Given today’s budget battles, momentous zero-sum decisions that hold program funding constant will be made at the federal and state level – decisions that will dramatically affect the enrollment and persistence decisions of low- and middle-income students, and institutions as well. Without an agreed-upon framework with which to compare alternative proposals, at least as to who gains and who loses, policy discussions will proceed unproductively as if policymakers were starting from scratch, when, in fact, they are not. Without such a framework, discussions will fail to take properly into account the sobering reality that there are already programs in place that students, parents, and institutions count on, and that changes in existing programs will not only add to complexity and confusion but also have important tradeoffs and consequences.

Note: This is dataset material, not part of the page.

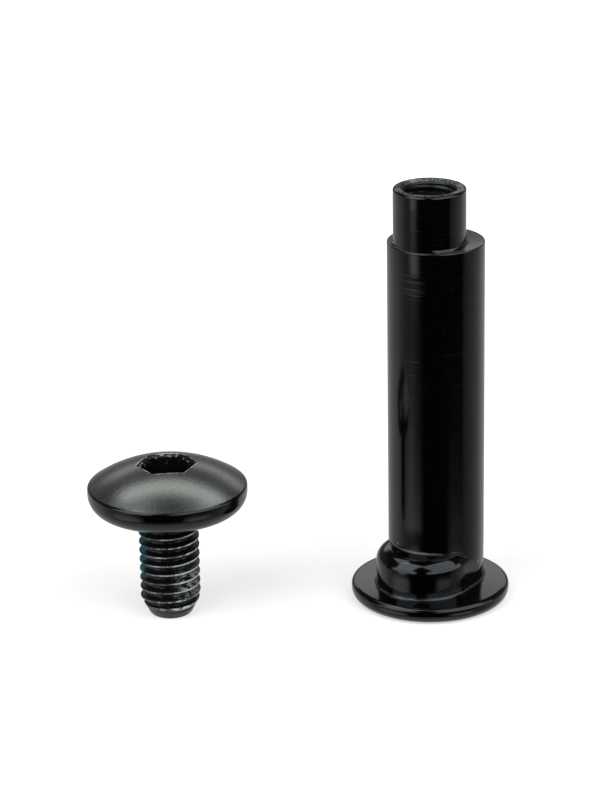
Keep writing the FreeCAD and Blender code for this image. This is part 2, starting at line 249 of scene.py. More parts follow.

Building the analytical framework should start now with the Pell Grant program. Given its central importance to millions of students and thousands of institutions, all legislative proposals to modify or alter the program should be specified and evaluated using an up-to-date version of a standard computer model that all stakeholders, including students, can use – a model that includes a common set of inputs and outputs. This is particularly important in the case of proposed changes that would condition the Pell award on the basis of data not currently collected and used in the calculation of award, expected family contribution, or student and institutional eligibility.

Examples include making the Pell award conditional on measures of merit or progress. In such cases, the source of the data must be specified, a new parameter created, and the impact of making the award conditional on that parameter estimated using the model. Winnings must be balanced with losses, and educated guesses must at least be considered about what will likely happen to students affected by the proposed change – particularly those who would lose much needed grant aid if the change were incorporated in the program.

Perhaps most important, proposals whose cost and distributional analyses appear acceptable should be subjected to rigorous case-controlled testing with additional funds – holding students harmless – before implementation. Congress, the Administration, and state legislatures will certainly need this information to make decisions because redistributing a fixed amount of scarce need-based grant aid to meet national and state access and completion goals, while minimizing unintended harm to students and institutions, will be challenging.

Without the light that good data and analysis can shed on the effort, policymakers will again be dancing in the dark.